The first reason is because… why not? Looking at the Shopify Pricing Page the lowest level store is only $29/month + a 2% transaction fee. This means that even if I sold $0 in products between now and the end of the competition, I will have lost at most $210. Even a store that is for the most part a failure should net more than $200 in income over the next 7 months. In addition the signup and administration process through Shopify has basically zero friction. I’ve setup and tested Magento before for someone else and while it gets the job done, the experience was a little painful (even for a developer). I also found Magento to be quite bloated and slow.
I’ve spent a decent amount of time learning and testing how to sell ideas using various marketing channels, but I’ve never actually testing selling a product. I want to add value to the world, through my blog and other ventures, and what better way to do so than through things that I have not yet done. Selling products is definitely something where I am not an experienced veteran so participating in this promotion should give me a better understanding of the business world, while helping me appeal to a wider audience.
Access to a Mentor
I’ve read books by two of the four mentors. Tim Ferris, best known for his book “The 4-Hour Workweek” and his blog, is a self-promotion legend who was able to turn a little snake-oil into a multi-million dollar business. He then followed that up with a NYTimes Best Seller and was voted Wired magazine’s Greatest Self-Promoter of All Time in 2008. In other words, Tim knows how to do a lot with a little. I considered entering this just based on the fact that I think Tim would be an interesting person to interact with though, if you have read one of this books then you know that, it’s likely you’ll just end up interacting with one of his outsourced virtual assistants. The person I ended up picking is more of an up-and-coming star in the startup/entrepreneurial world. Since releasing his book “The Lean Startup” last fall Eric Ries has become a bit of a thought leader in the realm of “how to run your early stage startup”. The methodology he developed, as the CTO of a small virtual-world avatar-based startup, is simple: prototype ideas, test, gather data, make informed decisions, prototype ideas, test, gather data, make informed decisions, lather, rinse, repeat. In addition you need to track certain derivative metrics that are a better at indicating the relative health of the company, and pivot when you are not making a positive enough affect on those metrics. What I’m hoping to get from Eric is some specific suggestions on how best to set up my analytics. FYI, I own and have read have both of these books cover to cover. If you haven’t read them–you should. Eric’s book gets a little repetitive toward the end, and Tim’s book is 10% crap. But neither of those things detract enough to make them not worth owning. Actually come to think of it, these are the only two books that I’ve bought in both audible and printed text format.

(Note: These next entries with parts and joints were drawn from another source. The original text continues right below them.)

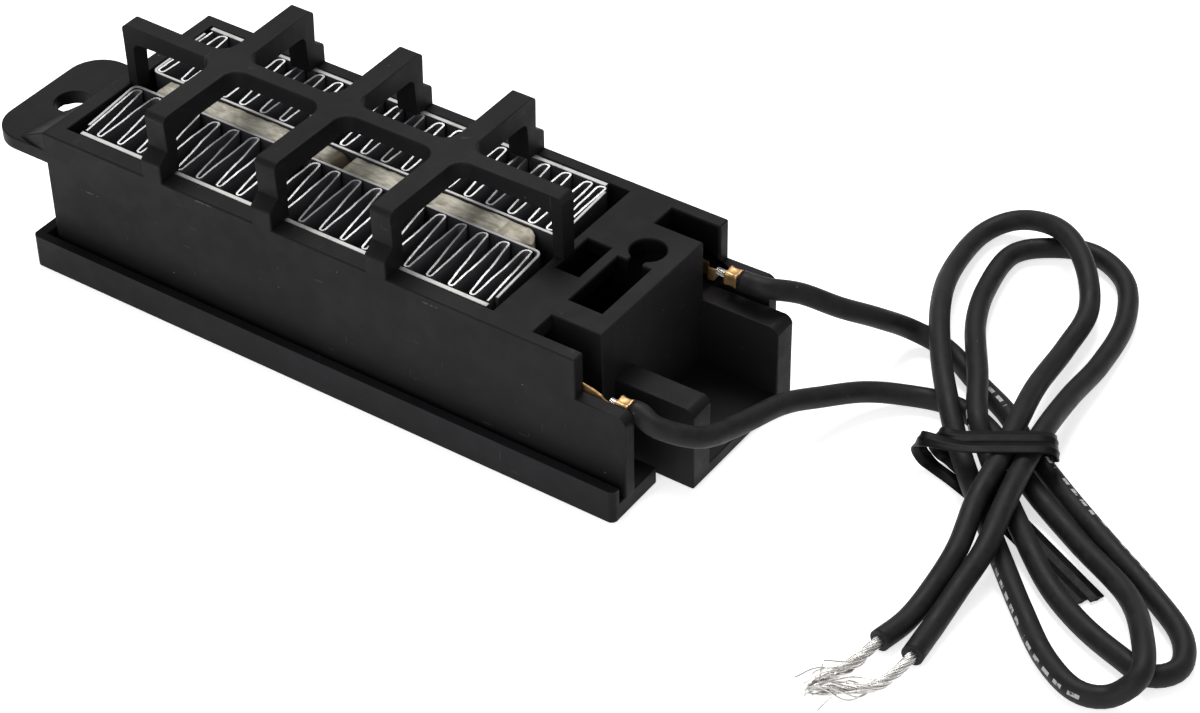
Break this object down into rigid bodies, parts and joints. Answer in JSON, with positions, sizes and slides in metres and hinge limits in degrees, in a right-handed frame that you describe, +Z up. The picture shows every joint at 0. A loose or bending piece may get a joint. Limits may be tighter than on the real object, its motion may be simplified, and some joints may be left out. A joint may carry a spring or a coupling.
{
  "type": "ptc heating element",
  "caption": "Flat moulded air heater: corrugated fins round ceramic heating plates in a lipped tray, under an open guard, with an ear, a trough and bundled leads.",
  "frame": {"origin": "middle of the rigid part's footprint, on the plane of the tray's underside; the leads are left out of it", "axes": "+X along the heater, from the mounting ear to the trough and the leads; +Y from the wall on the ear's side to the opposite wall; +Z up, along the air flow, from the tray to the guard"},
  "size_m": [0.156, 0.084, 0.0271],
  "materials": {
    "housing_plastic": "matte moulded",
    "tray_plastic": "matte moulded",
    "fin_aluminium": "rolled sheet",
    "strip_aluminium": "rolled sheet",
    "plate_ceramic": "matte, with a thin film of adhesive",
    "adhesive": "cured silicone",
    "terminal_brass": "stamped",
    "tinned_wire": "tinned strands",
    "lead_rubber": "satin silicone",
    "tie_plastic": "coated strip"
  },
  "bodies": {
    "root": {"housing": "housing_plastic", "base_tray": "tray_plastic", "fins_front": "fin_aluminium", "fins_back": "fin_aluminium", "inner_channel_front": "strip_aluminium", "inner_channel_back": "strip_aluminium", "side_strip_front": "strip_aluminium", "side_strip_back": "strip_aluminium", "ptc_plate_1": "plate_ceramic", "ptc_plate_2": "plate_ceramic", "adhesive_bead": "adhesive", "terminal_front": "terminal_brass", "terminal_back": "terminal_brass", "conductor_front": "tinned_wire", "conductor_back": "tinned_wire", "lead_front": "lead_rubber", "lead_back": "lead_rubber", "wire_end_front": "tinned_wire", "wire_end_back": "tinned_wire", "twist_tie": "tie_plastic"}
  },
  "joints": []
}
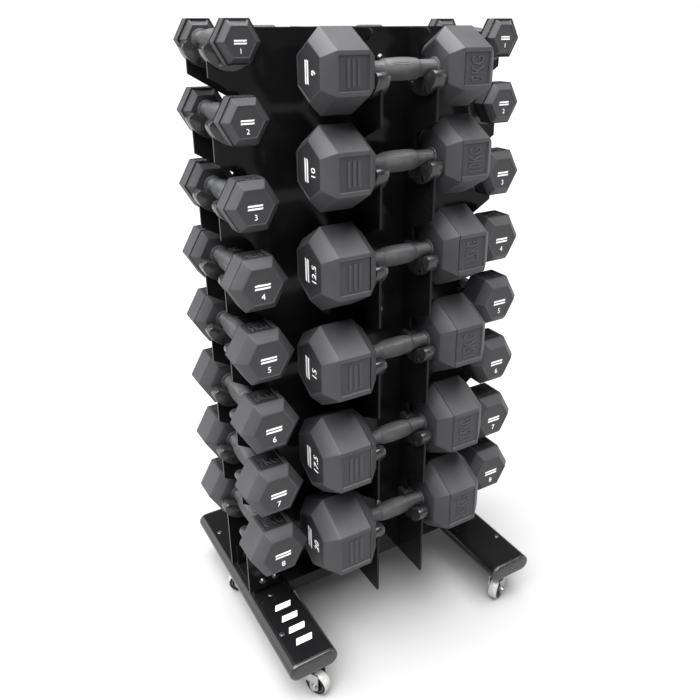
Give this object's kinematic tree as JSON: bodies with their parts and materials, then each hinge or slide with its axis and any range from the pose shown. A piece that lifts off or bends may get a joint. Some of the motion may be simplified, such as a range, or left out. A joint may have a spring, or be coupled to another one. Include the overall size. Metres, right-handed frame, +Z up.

E-commerce Can (eventually) Be Put On Autopilot
Like everyone else, I’m busy. E-commerce does take work to setup, but after the initial setup it is as easy of a business as there is to put on auto-pilot. Yes, the margins might not be quite as high as some other ways of making money, but the hourly pay rate can be as good as it gets. When you have many other projects going on, income streams that are more or less able to be put on auto-pilot are a nice thing to have.
An e-commerce store is yet another place to get myself some exposure and refer traffic to my blog. I haven’t quite come up with the precise specs for how I will do this, but owning another online property certainly can’t hurt in that respect.
I Might Just Win
Given the number of entries in past competitions, it’s a long shot. But I might just win. Ohh, and signing up gets you $100 in free adwords, and $100 in free mail chimp. Plus they throw in a free $12.99 domain which brings the total promotional value to just over that aforementioned $210.